**DATA LISTING**.

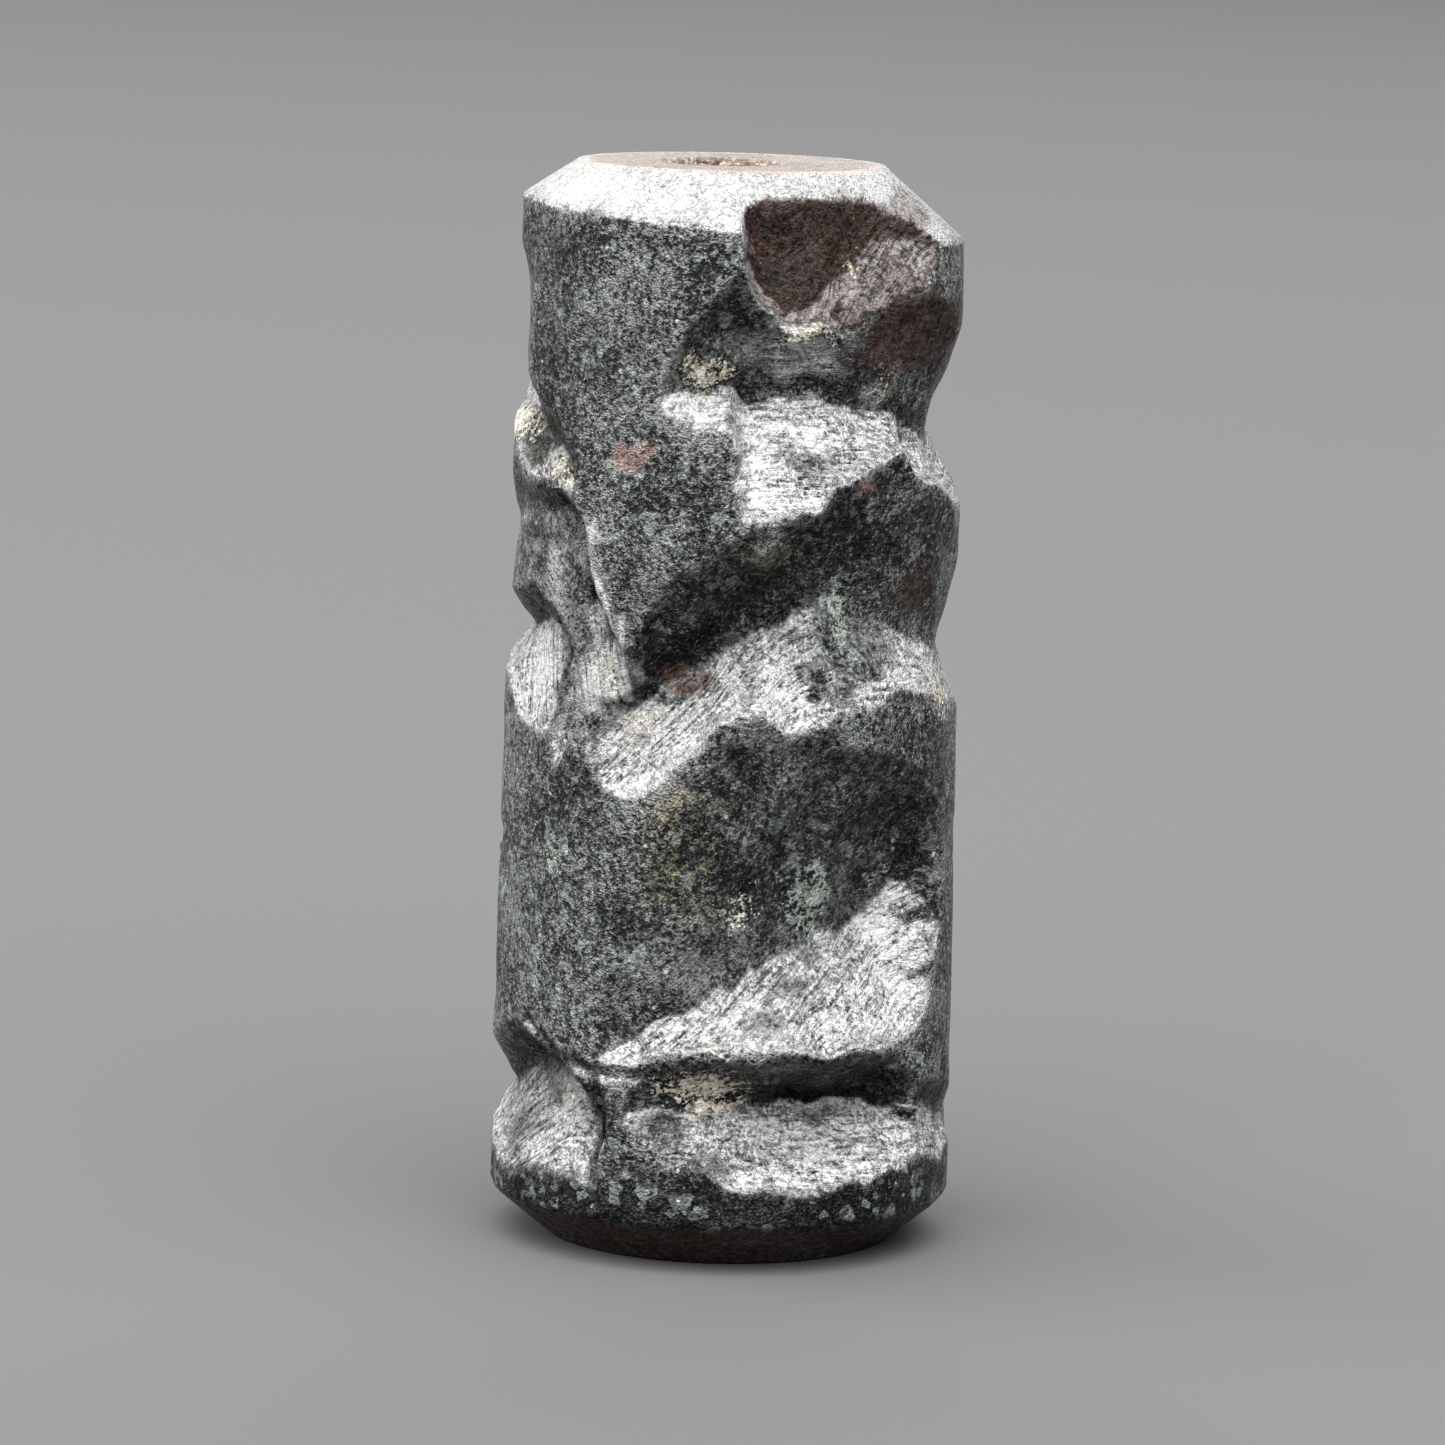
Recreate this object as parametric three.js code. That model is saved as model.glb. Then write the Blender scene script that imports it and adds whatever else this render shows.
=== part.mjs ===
// A cylinder seal of dark greenstone: one short stone column, bored from end to end, with worn ends
// and a carved band of deep wheel-cut hollows all the way round. Millimetres, +Z up, the stone stands
// on its base face with the middle of that face at the origin. Angles run from the front (-Y), and
// grow towards the right (+X).
import * as THREE from "three";

// Driving dimensions in millimetres.
const sealHeight = 29;
const footRadius = 6.25;
const shoulderRadius = 5.9;
const boreRadius = 1.5;
const boreMouthWear = 0.2;
const boreTopShift = -0.6;
const topFaceRadius = 4.1;
const topFaceShift = 0.35;
const topChamferHeight = 1.4;
const topChamferLean = 0.45;
const baseFaceRadius = 4.7;
const baseChamferHeight = 1.25;

// How finely the stone is faceted. The front half, which has the finest carving, has more columns
// than the back half.
const frontColumns = 48;
const backColumns = 32;
const sideRows = 52;
const chamferRows = 4;

const degree = Math.PI / 180;

// The carving is given as it measures on a seal of this height and foot radius, in millimetres, with
// places round it in degrees. It stretches with the seal.
const carvedForHeight = 29;
const carvedForRadius = 6.25;
const tall = sealHeight / carvedForHeight;
const wide = footRadius / carvedForRadius;

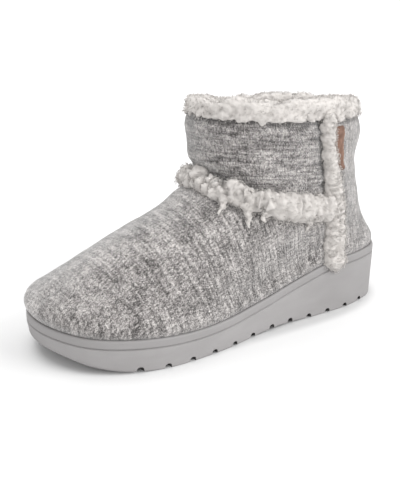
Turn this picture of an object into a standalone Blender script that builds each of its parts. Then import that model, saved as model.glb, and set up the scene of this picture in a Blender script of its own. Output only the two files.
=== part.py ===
"""Ankle bootie slipper for the left foot: a knitted upper with a fleece collar, an ankle band and two side
strips, on a moulded one-piece sole.

Units are metres. +X points to the toe, +Y to the wearer's left, which is the outer side, and +Z up.
The origin is on the floor, under the middle of the shoe's box.
"""

import math

import bmesh
import bpy
import numpy as np

# Sole
SOLE_LENGTH = 0.265
BALL_WIDTH = 0.108
HEEL_RIM_HEIGHT = 0.0385
BALL_RIM_HEIGHT = 0.0195
TOE_RIM_HEIGHT = 0.0242
TOE_SPRING = 0.0068
ARCH_RISE = 0.0015
HEEL_RISE = 0.0030
EDGE_ROUND = 0.0018
TOE_EDGE_ROUND = 0.0060
TOE_UNDERCUT = 0.0100
SIDE_DRAFT = 0.0010
RIM_BAND = 0.0056
RIM_GROOVE = 0.0012
RIM_ROUND = 0.0012
RIM_WIDTH = 0.0024
FOOTBED_DEPTH = 0.0060
TREAD_CHANNELS = 12
TREAD_PITCH = 0.0174
TREAD_CHANNEL_WIDTH = 0.0046
TREAD_CHANNEL_DEPTH = 0.0032
TREAD_CHANNEL_ROUNDNESS = 0.6
TREAD_FIRST_SETBACK = 0.0420

# Upper
COLLAR_HEIGHT = 0.1342
COLLAR_FRONT_LIFT = 0.0065
SHAFT_LENGTH = 0.1300
SHAFT_WIDTH = 0.0880
SHAFT_SETBACK = 0.0220
UPPER_WALL = 0.0025

# Fleece trims and insole
FLEECE_COLLAR_HEIGHT = 0.0125
FLEECE_COLLAR_THICKNESS = 0.0150
FLEECE_COLLAR_OVERHANG = 0.0016
BAND_FRONT_HEIGHT = 0.0972
BAND_SIDE_HEIGHT = 0.0782
BAND_WIDTH = 0.0165
BAND_THICKNESS = 0.0090
STRIP_WIDTH = 0.0125
STRIP_THICKNESS = 0.0070
STRIP_OVERLAP = 0.0070
CURL_PITCH = 0.0110
CURL_DEPTH = 0.16
CURL_ROUNDNESS = 0.6
ROLL_ROUNDNESS = 0.75
LOCK_RADIUS = 0.0033
INSOLE_THICKNESS = 0.0055
BADGE_WIDTH = 0.0120
BADGE_HEIGHT = 0.0300
BADGE_THICKNESS = 0.0012
BADGE_DROP = 0.0020
PIECE_GAP = 0.0003
TRIM_SINK = 0.0008

# Facets round a full outline, a fleece tube and a tread channel, and steps along the trims
RING_POINTS = 60
TUBE_POINTS = 10
CHANNEL_STEPS = 6
STRIP_STEPS = 32
BAND_STEPS = 73
LOCK_STEPS = 5
BADGE_COLUMNS = 4
BADGE_ROWS = 5

# The last's outline from above. along runs from the heel, 0, to the toe, 1. swing, the centreline's shift to
# the outer side, and half, the half width, are shares of the ball width.
OUTLINE = (
    # along, swing, half
    (0.045, 0.000, 0.248),
    (0.100, 0.000, 0.322),
    (0.180, 0.004, 0.366),
    (0.280, 0.008, 0.374),
    (0.380, 0.016, 0.374),
    (0.480, 0.024, 0.392),
    (0.580, 0.024, 0.440),
    (0.680, 0.014, 0.482),
    (0.760, 0.004, 0.496),
    (0.840, -0.010, 0.476),
    (0.910, -0.024, 0.414),
    (0.960, -0.040, 0.312),
)
HEEL_FULLNESS = 0.58
TOE_FULLNESS = 0.80
TOE_SWING = -0.060

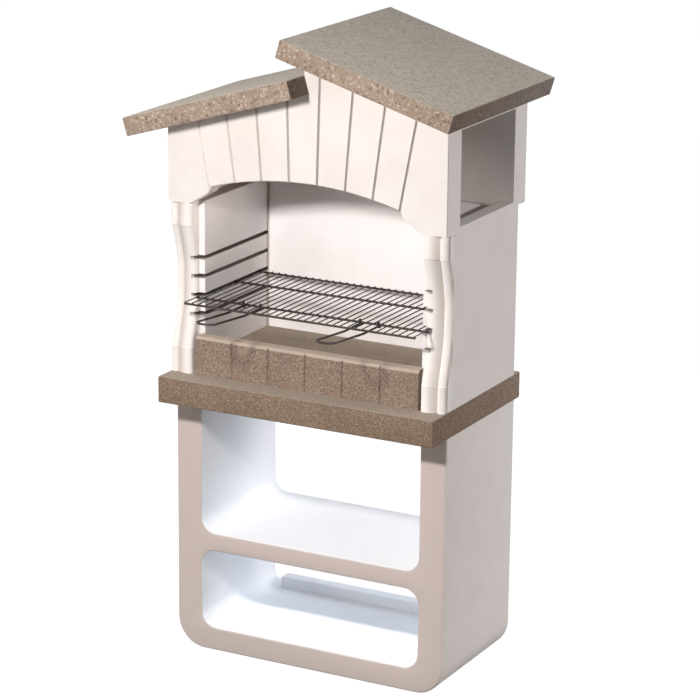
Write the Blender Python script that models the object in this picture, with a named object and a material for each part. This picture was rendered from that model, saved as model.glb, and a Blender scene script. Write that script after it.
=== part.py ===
"""Outdoor masonry barbecue: stacked precast pieces, a fire chamber and a sliding grill.

Metres, +Z up. The origin is on the ground, under the middle of the base. The front faces -Y.
"""
import math

import bmesh
import bpy
from mathutils import Matrix, Vector

# General clearances and small sizes
contact_gap = 0.0003
cut_overrun = 0.010
arris_radius = 0.003
edge_roundness_share = 0.5
arc_steps = 8
rod_sides = 8

# Base
base_width = 0.942
base_depth = 0.477
base_height = 0.832
base_wall_thickness = 0.089
base_floor_thickness = 0.077
base_corner_radius = 0.096
base_opening_radius = 0.050
base_edge_radius = 0.007
shelf_underside_height = 0.333
shelf_thickness = 0.060
rear_rail_height = 0.036
rear_rail_thickness = 0.045

# Worktop
worktop_width = 0.950
worktop_depth = 0.609
worktop_thickness = 0.084
worktop_front_overhang = 0.105
worktop_edge_radius = 0.004

# Fire chamber
chamber_width = 0.950
chamber_depth = 0.497
chamber_height = 0.542
chamber_setback = 0.069
side_panel_thickness = 0.045
side_liner_thickness = 0.054
back_panel_thickness = 0.026
back_liner_thickness = 0.028
hearth_thickness = 0.054

# Grooves that hold the grill
groove_count = 4
groove_height = 0.014
groove_depth = 0.040
groove_pitch = 0.0595
lowest_groove_height = 0.178

# Columns
column_width = 0.079
column_depth = 0.052
column_foot_height = 0.084
column_head_height = 0.074
column_recess_depth = 0.034
column_upper_sweep_share = 0.415
column_lower_sweep_share = 0.470
column_inner_radius = 0.012
column_round_width = 0.034
column_round_depth = 0.0125
column_score_depth = 0.0015
column_bead_width = 0.0265
column_bead_height = 0.0125
column_bead_setback = 0.006
column_side_gap = 0.001
column_head_joint = 0.005
column_sweep_steps = 8
column_round_steps = 6
column_bead_steps = 9
lower_sweep_power = 1.3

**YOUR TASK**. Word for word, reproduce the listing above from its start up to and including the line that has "import numpy as np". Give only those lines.

**RESULT**.
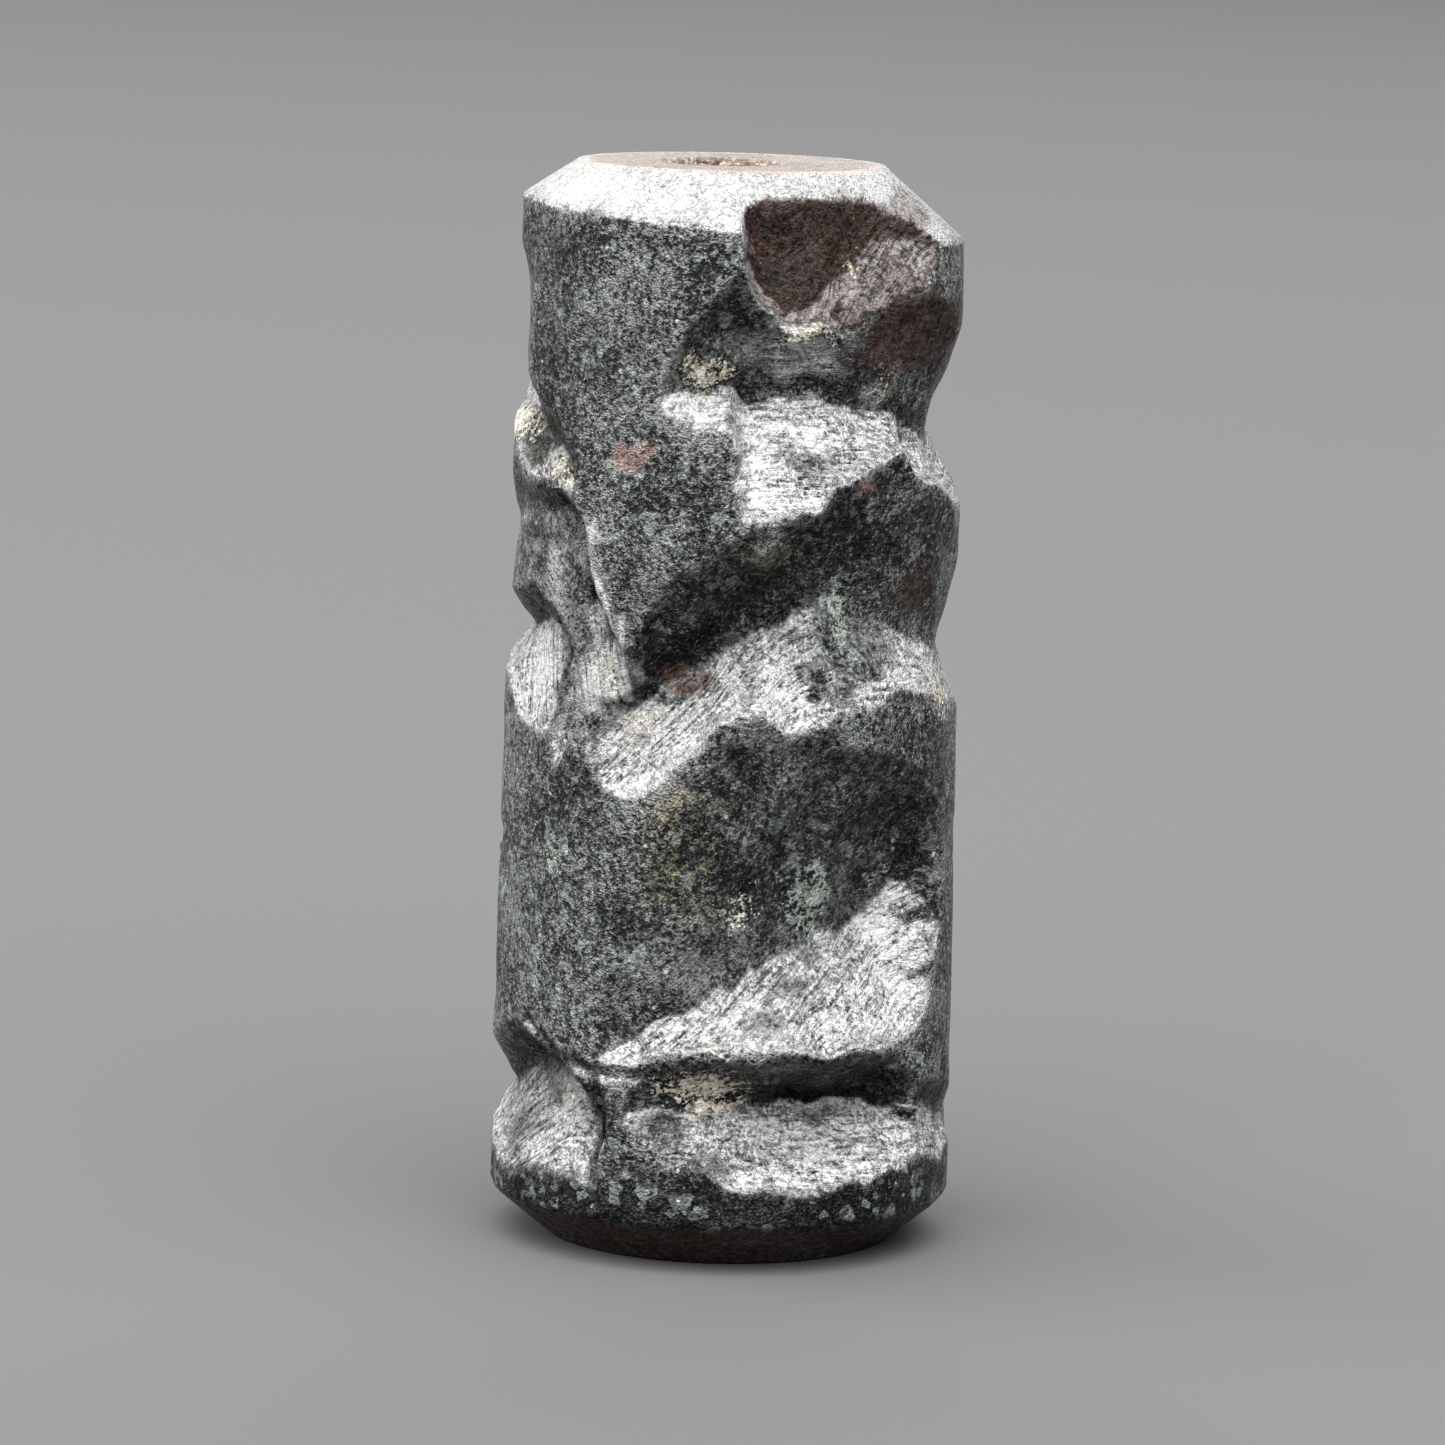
Recreate this object as parametric three.js code. That model is saved as model.glb. Then write the Blender scene script that imports it and adds whatever else this render shows.
=== part.mjs ===
// A cylinder seal of dark greenstone: one short stone column, bored from end to end, with worn ends
// and a carved band of deep wheel-cut hollows all the way round. Millimetres, +Z up, the stone stands
// on its base face with the middle of that face at the origin. Angles run from the front (-Y), and
// grow towards the right (+X).
import * as THREE from "three";

// Driving dimensions in millimetres.
const sealHeight = 29;
const footRadius = 6.25;
const shoulderRadius = 5.9;
const boreRadius = 1.5;
const boreMouthWear = 0.2;
const boreTopShift = -0.6;
const topFaceRadius = 4.1;
const topFaceShift = 0.35;
const topChamferHeight = 1.4;
const topChamferLean = 0.45;
const baseFaceRadius = 4.7;
const baseChamferHeight = 1.25;

// How finely the stone is faceted. The front half, which has the finest carving, has more columns
// than the back half.
const frontColumns = 48;
const backColumns = 32;
const sideRows = 52;
const chamferRows = 4;

const degree = Math.PI / 180;

// The carving is given as it measures on a seal of this height and foot radius, in millimetres, with
// places round it in degrees. It stretches with the seal.
const carvedForHeight = 29;
const carvedForRadius = 6.25;
const tall = sealHeight / carvedForHeight;
const wide = footRadius / carvedForRadius;

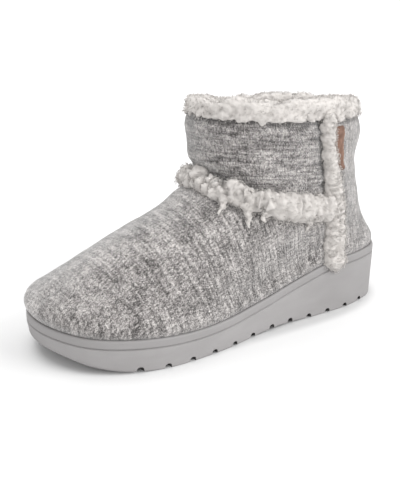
Turn this picture of an object into a standalone Blender script that builds each of its parts. Then import that model, saved as model.glb, and set up the scene of this picture in a Blender script of its own. Output only the two files.
=== part.py ===
"""Ankle bootie slipper for the left foot: a knitted upper with a fleece collar, an ankle band and two side
strips, on a moulded one-piece sole.

Units are metres. +X points to the toe, +Y to the wearer's left, which is the outer side, and +Z up.
The origin is on the floor, under the middle of the shoe's box.
"""

import math

import bmesh
import bpy
import numpy as np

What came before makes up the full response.